There will be two columns to indicate the particular attribute, one indicates original value and other indicates the new value. There will also be a column that indicates when the current value becomes active.
Employee ID | Name | Original Location | New Location | Date Moved |
---|---|---|---|---|
10001 | Andy | New York | LA, California | July 2015 |
- Benefits − This does not increase the size of the table, since new information is updated. This allows us to keep historical information.
- Disadvantage − This method doesn’t keep all history when an attribute value is changed more than once.
- Use − Solution 3 should only be used when it is required for DW to keep information of historical changes.
Normalization
Normalization is the process of decomposing a table into less redundant smaller tables without losing any information.

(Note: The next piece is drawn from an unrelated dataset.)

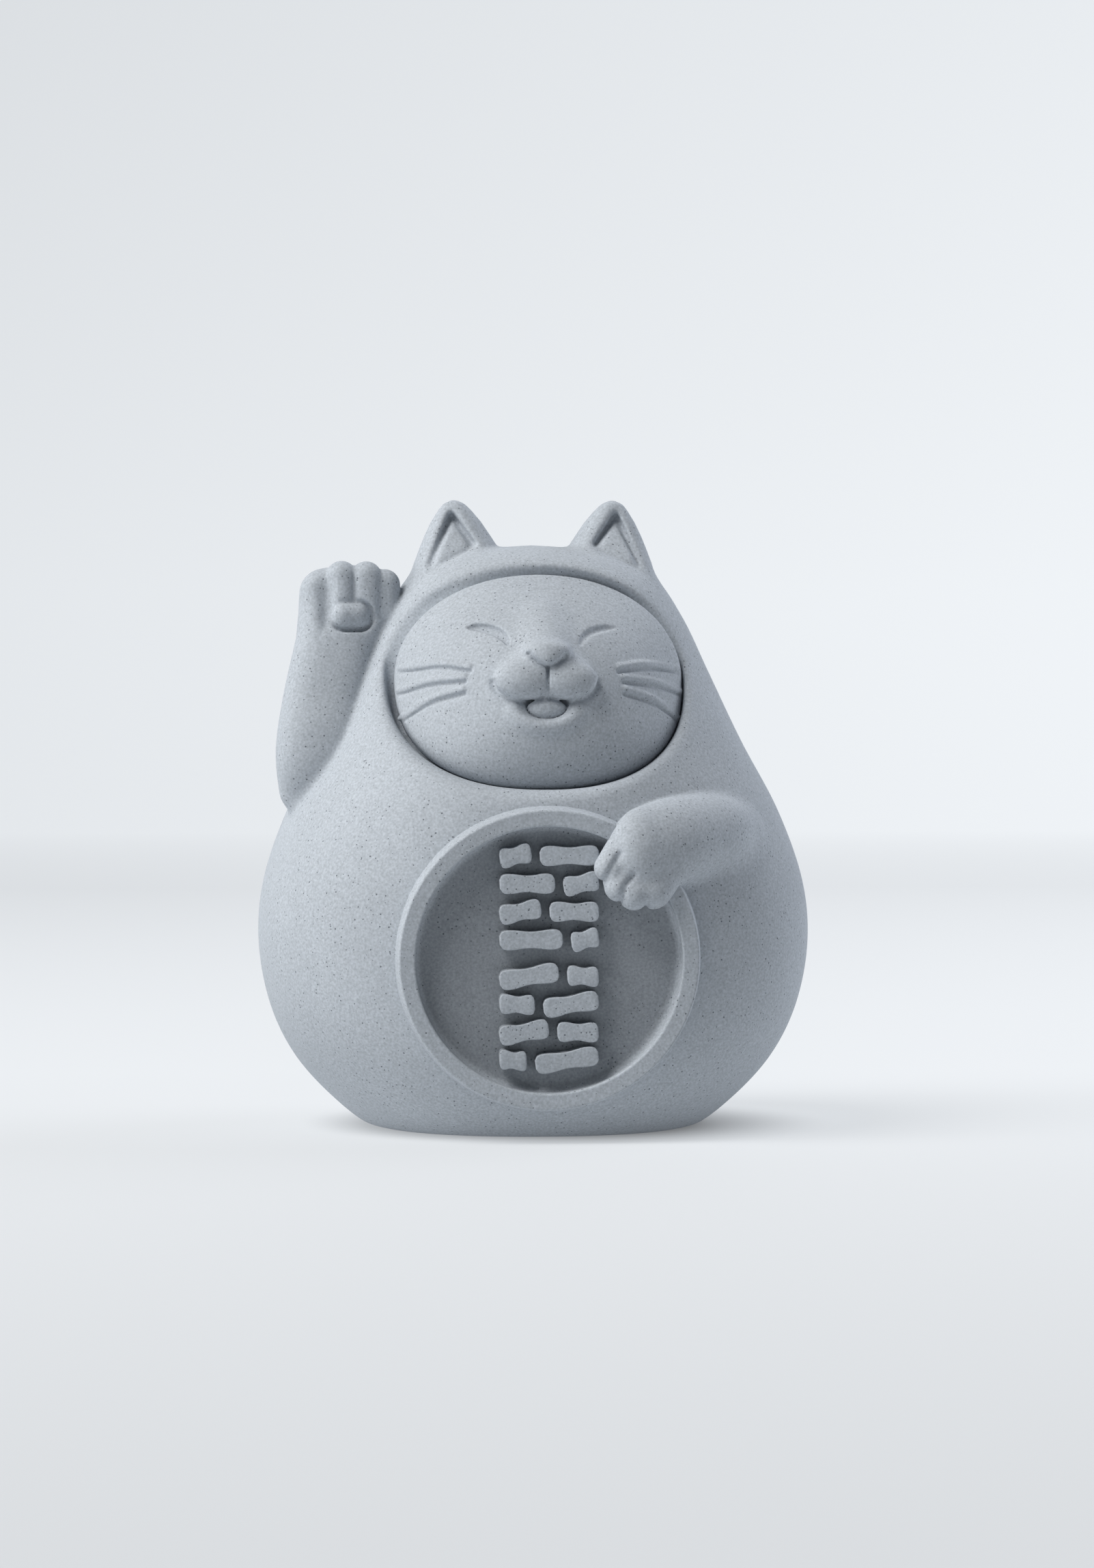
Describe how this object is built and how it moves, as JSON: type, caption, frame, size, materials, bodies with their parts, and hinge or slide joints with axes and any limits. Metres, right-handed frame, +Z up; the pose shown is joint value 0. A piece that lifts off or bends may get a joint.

So Database normalization is the process of organizing the attributes and tables of a database to minimize data redundancy (duplicate data).
Purpose of Normalization
- It is used to eliminate certain types of data (redundancy/ replication) to improve consistency.
- Also provides maximum flexibility to meet future information needs by keeping tables corresponding to object types in their simplified forms.
- It produces a clearer and readable data model.
Advantages
- Data integrity.
- Enhances data consistency.
- Reduces data redundancy and space required.
- Reduces update cost.
- Maximum flexibility in responding to ad-hoc queries.
- Reduces the total number of rows per block.
Disadvantages
Slow performance of queries in database because joins have to be performed to retrieve relevant data from several normalized tables.
You have to understand the data model in order to perform proper joins among several tables.